Ally: Yes. I was very much excited to not do modeling anymore and launch my own thing. Being on set, working with photographers, art directors, and creative directors, I was excited to be on the other side of things. I was constantly observing and learning. Ultimately I realized I wanted to create a brand, a product.
Jon: Favorite coffee shops you’ve visited together?
Casey: I think we have to shout out Tandem in Portland, Maine. Ally found it first—which was often how it worked for us. I’d be on tour she’d be traveling for work, we’d find great spots, and then eventually we’d visit them together. But Tandem was founded by two people, who were actually the initial baristas sent to New York by James Freeman to open Blue Bottle in New York.
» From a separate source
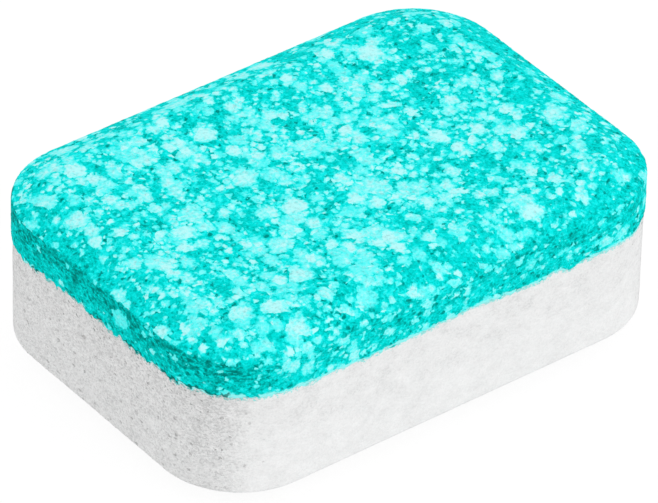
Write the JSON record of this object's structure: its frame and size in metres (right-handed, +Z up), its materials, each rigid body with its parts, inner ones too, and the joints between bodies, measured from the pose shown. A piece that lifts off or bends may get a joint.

They’ve got this epic gas station bakery. When I think of going there in the late fall, the windows are fogged up, they’re playing records, they’ve got amazing pastries, and at the time we visited, their mugs said ‘gluten and butter’. Being from LA, I just loved it. They’re great people.
They were also one of the first roasters to work with Swift Cup for instant coffee. We asked about it when we saw it on the shelves, and they connected us with Nate at Swift, which resulted in us in being one of the first ten roasters to work with them as well.
Ally: I still love The Mill in San Francisco so much. It’s one of my top spots. Then in Paris, Dreamin’ Man serves some of the best coffee I’ve ever had. I was just there a couple of months ago. We also love Acid in Berlin too.